Here we will learn about isosceles triangles, including what an isosceles triangle is and how to solve problems involving their sides and their angles.

There are also isosceles triangles worksheets based on Edexcel, AQA and OCR exam questions, along with further guidance on where to go next if you’re still stuck.

What is an isosceles triangle?

An isosceles triangle is a type of triangle with the following properties.

Two sides of equal length.
Two equal angles.

The two sides that are opposite the two equal base angles are equal in length. The third side which is unequal is sometimes known as the base of the triangle.

A triangle with an obtuse angle is sometimes known as an obtuse triangle.

A triangle with only acute angles is sometimes known as an acute triangle.

Properties of triangles are very important within geometry. They are one of the most common shapes to recognise for angles in parallel lines, circle theorems, interior angles, trigonometry, Pythagoras’ theorem and many more. You therefore must be familiar with their individual properties.

What is an isosceles triangle?

Isosceles right angled triangle

An isosceles triangle which also contains a right-angle can be known as an isosceles right triangle. This is a special case of an isosceles triangle.

The two equal angles are both $45^{\circ}.$

Symmetry

An isosceles triangle has $\bf{1}$ line of symmetry. The line goes from the vertex to the midpoint of the side between the base angles. The line of symmetry is perpendicular to the base of the isosceles triangle. The line of symmetry is a perpendicular bisector of the base.

An isosceles triangle has order of rotational symmetry $1$ as it only looks the same once in a full turn.

Area of an isosceles triangle

The area of an isosceles triangle can be found by using the formula

A=\frac{1}{2}bh

where $b$ is the base length and $h$ is the perpendicular height of the triangle. Sometimes these values need to be calculated.
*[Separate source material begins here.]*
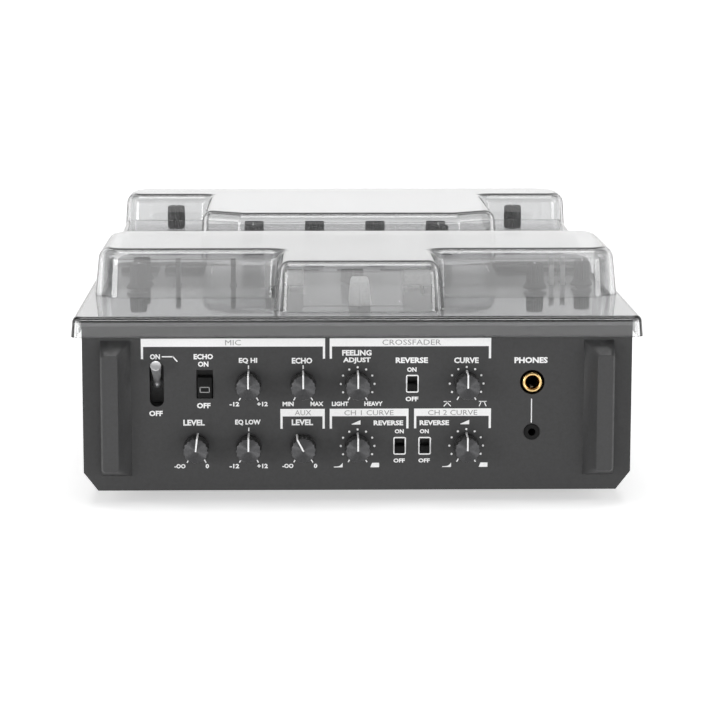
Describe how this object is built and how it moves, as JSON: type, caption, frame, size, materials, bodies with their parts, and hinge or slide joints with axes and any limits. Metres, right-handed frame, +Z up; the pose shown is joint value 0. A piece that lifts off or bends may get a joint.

For example, to calculate the area of the isosceles triangle below, we need to know the value for the base $b,$ and the value of the perpendicular height $h.$

Here $b=1$ and $h=1.2.$ This is because these two values are perpendicular to each other. The value of $1.3 \ m$ is not the height of the triangle, it is one of the two equal side lengths, so beware!

Substituting the values for $b$ and $h$ into the area formula, we have

\begin{aligned} A&=\frac{1}{2}bh \\\\ &=\frac{1}{2}\times{1}\times{1.2} \\\\ &=0.6\text{ m}^{2} \end{aligned}

Remember that an area uses square units.

Step-by-step guide: Area of an isosceles triangle

How to solve problems involving isosceles triangles

In order to solve problems involving isosceles triangles:

Locate known angles, including the pair of equal angles, and calculate any necessary unknown angles.
Locate known sides, including the pair of equal sides, and calculate any necessary unknown side lengths.
Solve the problem using any necessary values.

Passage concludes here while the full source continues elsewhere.